• **Goal**
In the entries below, which lines run from the one containing "at its end." to the one containing "for node in"? Copy exactly those lines, ends included, and no others.

• **Working data**

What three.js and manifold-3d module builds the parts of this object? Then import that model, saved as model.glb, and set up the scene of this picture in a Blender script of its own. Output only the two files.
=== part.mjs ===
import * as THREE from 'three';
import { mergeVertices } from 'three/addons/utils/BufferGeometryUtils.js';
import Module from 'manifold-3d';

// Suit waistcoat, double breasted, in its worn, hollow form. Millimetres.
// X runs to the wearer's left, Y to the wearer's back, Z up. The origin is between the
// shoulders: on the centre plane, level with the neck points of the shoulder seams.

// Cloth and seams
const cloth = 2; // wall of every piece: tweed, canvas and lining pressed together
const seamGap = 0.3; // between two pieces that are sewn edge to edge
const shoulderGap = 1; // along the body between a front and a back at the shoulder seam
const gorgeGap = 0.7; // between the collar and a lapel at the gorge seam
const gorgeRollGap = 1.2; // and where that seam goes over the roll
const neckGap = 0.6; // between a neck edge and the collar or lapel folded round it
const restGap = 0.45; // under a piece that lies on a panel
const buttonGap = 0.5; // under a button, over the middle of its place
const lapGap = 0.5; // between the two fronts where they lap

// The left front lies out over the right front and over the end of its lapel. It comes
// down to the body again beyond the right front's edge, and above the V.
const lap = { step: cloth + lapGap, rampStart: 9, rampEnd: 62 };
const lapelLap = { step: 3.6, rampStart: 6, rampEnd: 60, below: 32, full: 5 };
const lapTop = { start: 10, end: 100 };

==

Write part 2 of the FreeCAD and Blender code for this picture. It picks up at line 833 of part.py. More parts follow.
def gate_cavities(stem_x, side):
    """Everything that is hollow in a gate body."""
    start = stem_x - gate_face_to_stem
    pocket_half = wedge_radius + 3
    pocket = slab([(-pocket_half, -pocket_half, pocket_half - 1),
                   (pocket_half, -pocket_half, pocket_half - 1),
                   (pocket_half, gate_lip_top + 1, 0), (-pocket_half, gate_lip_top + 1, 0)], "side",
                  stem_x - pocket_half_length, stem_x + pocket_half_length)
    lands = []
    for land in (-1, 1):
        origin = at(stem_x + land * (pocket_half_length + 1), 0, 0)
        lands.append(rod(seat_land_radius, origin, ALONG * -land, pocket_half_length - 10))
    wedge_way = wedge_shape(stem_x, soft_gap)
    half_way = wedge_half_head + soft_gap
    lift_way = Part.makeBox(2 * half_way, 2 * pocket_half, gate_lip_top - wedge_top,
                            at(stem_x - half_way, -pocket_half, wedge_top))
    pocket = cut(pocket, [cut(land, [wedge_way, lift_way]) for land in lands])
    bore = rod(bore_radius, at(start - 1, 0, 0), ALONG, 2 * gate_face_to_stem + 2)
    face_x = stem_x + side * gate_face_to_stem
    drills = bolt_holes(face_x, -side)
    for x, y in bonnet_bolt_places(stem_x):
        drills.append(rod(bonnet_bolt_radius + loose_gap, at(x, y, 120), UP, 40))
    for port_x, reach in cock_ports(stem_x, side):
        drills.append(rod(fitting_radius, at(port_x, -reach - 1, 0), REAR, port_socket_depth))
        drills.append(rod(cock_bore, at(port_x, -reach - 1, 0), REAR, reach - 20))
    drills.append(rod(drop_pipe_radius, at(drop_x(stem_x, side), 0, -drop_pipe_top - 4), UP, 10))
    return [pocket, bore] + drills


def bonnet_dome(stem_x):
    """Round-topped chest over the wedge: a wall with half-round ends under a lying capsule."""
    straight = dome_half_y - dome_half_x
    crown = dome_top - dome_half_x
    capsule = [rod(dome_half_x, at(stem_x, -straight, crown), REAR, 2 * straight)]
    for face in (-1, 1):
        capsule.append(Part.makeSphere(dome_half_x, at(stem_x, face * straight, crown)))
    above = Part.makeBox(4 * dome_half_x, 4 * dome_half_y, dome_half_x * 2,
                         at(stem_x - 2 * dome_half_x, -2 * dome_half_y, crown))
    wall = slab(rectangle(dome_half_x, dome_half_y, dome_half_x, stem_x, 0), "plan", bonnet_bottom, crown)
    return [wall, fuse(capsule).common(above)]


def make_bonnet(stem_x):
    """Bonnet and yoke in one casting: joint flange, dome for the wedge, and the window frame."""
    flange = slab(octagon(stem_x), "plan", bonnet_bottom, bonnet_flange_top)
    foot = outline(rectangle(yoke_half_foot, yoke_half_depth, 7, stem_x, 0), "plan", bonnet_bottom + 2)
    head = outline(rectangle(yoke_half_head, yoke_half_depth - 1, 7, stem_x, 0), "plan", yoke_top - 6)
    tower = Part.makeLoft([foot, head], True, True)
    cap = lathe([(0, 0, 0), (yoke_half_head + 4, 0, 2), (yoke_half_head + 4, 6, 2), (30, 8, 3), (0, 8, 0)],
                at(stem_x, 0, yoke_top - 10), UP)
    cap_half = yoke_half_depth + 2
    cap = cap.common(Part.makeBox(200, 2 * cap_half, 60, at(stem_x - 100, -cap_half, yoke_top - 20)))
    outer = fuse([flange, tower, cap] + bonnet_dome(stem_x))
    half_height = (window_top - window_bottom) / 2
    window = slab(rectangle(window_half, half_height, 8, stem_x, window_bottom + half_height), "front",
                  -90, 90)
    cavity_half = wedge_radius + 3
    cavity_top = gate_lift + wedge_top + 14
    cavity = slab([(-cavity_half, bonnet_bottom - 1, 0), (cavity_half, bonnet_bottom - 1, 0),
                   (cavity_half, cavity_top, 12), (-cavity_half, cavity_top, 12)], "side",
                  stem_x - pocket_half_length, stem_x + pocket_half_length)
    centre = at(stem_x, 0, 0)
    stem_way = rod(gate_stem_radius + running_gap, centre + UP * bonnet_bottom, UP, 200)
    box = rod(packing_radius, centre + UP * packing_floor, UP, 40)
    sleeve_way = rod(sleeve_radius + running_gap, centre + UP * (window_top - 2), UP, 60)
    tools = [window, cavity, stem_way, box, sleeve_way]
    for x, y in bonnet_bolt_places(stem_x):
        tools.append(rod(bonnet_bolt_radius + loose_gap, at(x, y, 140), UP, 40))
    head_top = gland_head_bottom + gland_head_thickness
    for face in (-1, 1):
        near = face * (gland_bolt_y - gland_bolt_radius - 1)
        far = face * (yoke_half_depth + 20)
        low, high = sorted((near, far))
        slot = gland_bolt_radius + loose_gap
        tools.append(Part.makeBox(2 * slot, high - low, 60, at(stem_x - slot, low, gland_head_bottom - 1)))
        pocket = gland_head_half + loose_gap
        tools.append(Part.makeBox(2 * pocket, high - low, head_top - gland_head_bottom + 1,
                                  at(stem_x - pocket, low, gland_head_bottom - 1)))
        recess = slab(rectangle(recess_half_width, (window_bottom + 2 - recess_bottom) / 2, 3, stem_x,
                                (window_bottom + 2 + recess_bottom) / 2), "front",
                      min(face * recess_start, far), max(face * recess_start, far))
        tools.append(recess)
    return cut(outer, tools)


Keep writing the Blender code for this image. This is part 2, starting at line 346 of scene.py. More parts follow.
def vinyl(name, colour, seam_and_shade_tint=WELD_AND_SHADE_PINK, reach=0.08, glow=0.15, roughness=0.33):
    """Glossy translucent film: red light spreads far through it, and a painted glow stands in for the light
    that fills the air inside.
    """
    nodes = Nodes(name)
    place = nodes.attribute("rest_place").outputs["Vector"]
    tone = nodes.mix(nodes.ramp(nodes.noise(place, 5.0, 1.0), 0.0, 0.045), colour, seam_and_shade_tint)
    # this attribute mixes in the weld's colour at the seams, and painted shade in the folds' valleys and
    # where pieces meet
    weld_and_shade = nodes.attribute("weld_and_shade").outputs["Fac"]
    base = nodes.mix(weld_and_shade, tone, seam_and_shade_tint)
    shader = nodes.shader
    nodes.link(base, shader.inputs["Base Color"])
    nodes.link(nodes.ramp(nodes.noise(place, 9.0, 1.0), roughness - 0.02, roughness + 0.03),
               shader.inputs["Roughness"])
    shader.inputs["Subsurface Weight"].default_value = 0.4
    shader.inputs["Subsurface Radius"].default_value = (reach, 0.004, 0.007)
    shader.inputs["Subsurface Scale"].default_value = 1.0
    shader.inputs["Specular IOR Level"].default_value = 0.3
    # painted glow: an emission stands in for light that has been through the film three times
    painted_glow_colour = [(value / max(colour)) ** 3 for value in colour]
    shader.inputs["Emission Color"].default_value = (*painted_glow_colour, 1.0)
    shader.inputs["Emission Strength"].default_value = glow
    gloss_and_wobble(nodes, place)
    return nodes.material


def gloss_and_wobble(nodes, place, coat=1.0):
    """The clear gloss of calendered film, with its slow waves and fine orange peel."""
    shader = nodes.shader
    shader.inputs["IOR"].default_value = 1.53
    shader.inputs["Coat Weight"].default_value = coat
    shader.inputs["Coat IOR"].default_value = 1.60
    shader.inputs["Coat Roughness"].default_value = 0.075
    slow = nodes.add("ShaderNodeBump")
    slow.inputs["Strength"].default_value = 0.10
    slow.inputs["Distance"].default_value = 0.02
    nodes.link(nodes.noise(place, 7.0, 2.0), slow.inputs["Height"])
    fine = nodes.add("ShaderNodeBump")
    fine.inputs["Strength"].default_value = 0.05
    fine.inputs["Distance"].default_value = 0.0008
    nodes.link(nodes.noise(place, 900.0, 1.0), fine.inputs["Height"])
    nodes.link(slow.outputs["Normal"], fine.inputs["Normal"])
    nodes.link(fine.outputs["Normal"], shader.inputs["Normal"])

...

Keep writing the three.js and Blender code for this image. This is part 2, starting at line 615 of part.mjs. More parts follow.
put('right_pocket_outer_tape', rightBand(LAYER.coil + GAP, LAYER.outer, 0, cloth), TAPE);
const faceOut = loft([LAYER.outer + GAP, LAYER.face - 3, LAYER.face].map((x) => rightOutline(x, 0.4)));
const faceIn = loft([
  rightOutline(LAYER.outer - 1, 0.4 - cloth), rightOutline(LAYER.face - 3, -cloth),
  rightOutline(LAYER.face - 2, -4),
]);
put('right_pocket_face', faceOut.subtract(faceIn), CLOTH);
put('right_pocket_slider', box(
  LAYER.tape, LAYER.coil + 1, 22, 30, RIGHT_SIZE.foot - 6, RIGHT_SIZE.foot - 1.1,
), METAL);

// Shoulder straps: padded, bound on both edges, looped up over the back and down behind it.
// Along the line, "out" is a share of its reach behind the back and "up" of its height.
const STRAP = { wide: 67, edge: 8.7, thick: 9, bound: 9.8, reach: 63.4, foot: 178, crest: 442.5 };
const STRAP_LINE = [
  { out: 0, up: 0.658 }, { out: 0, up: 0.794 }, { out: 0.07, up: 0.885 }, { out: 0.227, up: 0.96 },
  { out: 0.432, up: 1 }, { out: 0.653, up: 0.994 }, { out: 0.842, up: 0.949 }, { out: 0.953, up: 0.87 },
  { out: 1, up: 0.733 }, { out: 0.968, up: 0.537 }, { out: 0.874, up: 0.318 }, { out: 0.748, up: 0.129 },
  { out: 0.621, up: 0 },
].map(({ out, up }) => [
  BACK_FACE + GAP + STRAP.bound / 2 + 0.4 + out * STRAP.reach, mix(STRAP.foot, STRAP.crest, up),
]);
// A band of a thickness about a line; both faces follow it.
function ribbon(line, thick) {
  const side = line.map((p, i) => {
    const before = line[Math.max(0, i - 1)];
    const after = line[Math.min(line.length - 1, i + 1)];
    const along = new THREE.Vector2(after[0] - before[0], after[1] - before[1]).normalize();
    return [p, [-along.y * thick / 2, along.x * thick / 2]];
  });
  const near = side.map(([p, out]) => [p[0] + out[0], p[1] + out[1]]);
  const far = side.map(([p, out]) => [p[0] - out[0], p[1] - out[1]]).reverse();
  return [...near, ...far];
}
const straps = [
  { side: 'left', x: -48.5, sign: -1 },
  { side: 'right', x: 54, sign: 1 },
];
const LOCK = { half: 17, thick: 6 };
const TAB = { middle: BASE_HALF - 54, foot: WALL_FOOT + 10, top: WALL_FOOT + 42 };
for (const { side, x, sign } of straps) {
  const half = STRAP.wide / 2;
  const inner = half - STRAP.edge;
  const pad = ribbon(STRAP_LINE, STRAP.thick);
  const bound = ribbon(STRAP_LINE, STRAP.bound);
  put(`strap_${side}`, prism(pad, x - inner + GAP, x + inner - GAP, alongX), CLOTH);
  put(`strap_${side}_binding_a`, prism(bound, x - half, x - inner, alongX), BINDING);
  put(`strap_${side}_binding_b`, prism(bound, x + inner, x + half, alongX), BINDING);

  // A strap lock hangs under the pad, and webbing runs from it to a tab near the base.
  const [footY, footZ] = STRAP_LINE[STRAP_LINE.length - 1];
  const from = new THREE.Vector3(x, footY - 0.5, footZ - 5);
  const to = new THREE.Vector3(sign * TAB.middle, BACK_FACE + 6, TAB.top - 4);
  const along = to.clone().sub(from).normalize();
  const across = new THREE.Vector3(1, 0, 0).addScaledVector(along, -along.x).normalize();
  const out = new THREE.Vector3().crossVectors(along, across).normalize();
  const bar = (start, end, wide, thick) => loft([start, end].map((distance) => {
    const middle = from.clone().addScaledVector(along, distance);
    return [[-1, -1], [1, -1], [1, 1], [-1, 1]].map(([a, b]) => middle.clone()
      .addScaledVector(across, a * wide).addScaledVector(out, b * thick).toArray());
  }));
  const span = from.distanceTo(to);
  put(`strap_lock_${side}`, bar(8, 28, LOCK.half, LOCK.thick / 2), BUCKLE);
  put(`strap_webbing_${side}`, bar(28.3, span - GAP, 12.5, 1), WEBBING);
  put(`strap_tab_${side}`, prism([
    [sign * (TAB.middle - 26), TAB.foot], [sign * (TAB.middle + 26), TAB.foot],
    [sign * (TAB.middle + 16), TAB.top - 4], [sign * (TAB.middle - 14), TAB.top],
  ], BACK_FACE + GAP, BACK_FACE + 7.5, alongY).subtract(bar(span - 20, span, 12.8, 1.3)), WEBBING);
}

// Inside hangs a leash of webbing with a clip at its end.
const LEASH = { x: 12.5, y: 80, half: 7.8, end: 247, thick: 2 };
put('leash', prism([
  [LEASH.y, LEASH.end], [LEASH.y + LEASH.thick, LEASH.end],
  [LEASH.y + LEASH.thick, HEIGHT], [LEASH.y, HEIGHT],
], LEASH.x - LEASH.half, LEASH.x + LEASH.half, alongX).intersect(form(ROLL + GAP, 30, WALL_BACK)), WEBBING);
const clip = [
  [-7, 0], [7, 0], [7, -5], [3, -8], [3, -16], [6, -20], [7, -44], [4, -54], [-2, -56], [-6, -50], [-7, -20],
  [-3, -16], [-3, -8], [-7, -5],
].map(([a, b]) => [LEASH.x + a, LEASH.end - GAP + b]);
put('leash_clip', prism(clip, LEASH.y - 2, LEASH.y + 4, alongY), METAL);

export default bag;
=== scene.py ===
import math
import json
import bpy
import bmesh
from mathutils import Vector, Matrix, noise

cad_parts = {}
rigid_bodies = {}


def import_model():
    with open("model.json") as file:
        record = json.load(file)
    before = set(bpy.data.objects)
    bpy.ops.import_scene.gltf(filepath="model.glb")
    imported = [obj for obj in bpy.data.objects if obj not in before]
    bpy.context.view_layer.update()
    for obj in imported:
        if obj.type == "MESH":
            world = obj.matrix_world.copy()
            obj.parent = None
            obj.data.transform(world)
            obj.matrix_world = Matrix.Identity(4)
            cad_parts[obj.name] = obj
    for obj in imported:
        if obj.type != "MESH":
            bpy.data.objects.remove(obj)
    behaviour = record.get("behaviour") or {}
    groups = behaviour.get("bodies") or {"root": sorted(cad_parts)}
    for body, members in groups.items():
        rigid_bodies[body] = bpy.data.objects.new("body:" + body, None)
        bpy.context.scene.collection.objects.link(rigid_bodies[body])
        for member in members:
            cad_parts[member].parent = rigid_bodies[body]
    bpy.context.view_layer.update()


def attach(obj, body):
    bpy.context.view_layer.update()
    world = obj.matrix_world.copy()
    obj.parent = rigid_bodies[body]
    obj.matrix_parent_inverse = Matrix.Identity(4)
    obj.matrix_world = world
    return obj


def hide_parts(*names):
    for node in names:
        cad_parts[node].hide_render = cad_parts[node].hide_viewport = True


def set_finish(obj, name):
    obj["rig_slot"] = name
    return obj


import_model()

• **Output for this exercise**
// Inside hangs a leash of webbing with a clip at its end.
const LEASH = { x: 12.5, y: 80, half: 7.8, end: 247, thick: 2 };
put('leash', prism([
  [LEASH.y, LEASH.end], [LEASH.y + LEASH.thick, LEASH.end],
  [LEASH.y + LEASH.thick, HEIGHT], [LEASH.y, HEIGHT],
], LEASH.x - LEASH.half, LEASH.x + LEASH.half, alongX).intersect(form(ROLL + GAP, 30, WALL_BACK)), WEBBING);
const clip = [
  [-7, 0], [7, 0], [7, -5], [3, -8], [3, -16], [6, -20], [7, -44], [4, -54], [-2, -56], [-6, -50], [-7, -20],
  [-3, -16], [-3, -8], [-7, -5],
].map(([a, b]) => [LEASH.x + a, LEASH.end - GAP + b]);
put('leash_clip', prism(clip, LEASH.y - 2, LEASH.y + 4, alongY), METAL);

export default bag;
=== scene.py ===
import math
import json
import bpy
import bmesh
from mathutils import Vector, Matrix, noise

cad_parts = {}
rigid_bodies = {}


def import_model():
    with open("model.json") as file:
        record = json.load(file)
    before = set(bpy.data.objects)
    bpy.ops.import_scene.gltf(filepath="model.glb")
    imported = [obj for obj in bpy.data.objects if obj not in before]
    bpy.context.view_layer.update()
    for obj in imported:
        if obj.type == "MESH":
            world = obj.matrix_world.copy()
            obj.parent = None
            obj.data.transform(world)
            obj.matrix_world = Matrix.Identity(4)
            cad_parts[obj.name] = obj
    for obj in imported:
        if obj.type != "MESH":
            bpy.data.objects.remove(obj)
    behaviour = record.get("behaviour") or {}
    groups = behaviour.get("bodies") or {"root": sorted(cad_parts)}
    for body, members in groups.items():
        rigid_bodies[body] = bpy.data.objects.new("body:" + body, None)
        bpy.context.scene.collection.objects.link(rigid_bodies[body])
        for member in members:
            cad_parts[member].parent = rigid_bodies[body]
    bpy.context.view_layer.update()


def attach(obj, body):
    bpy.context.view_layer.update()
    world = obj.matrix_world.copy()
    obj.parent = rigid_bodies[body]
    obj.matrix_parent_inverse = Matrix.Identity(4)
    obj.matrix_world = world
    return obj


def hide_parts(*names):
    for node in names:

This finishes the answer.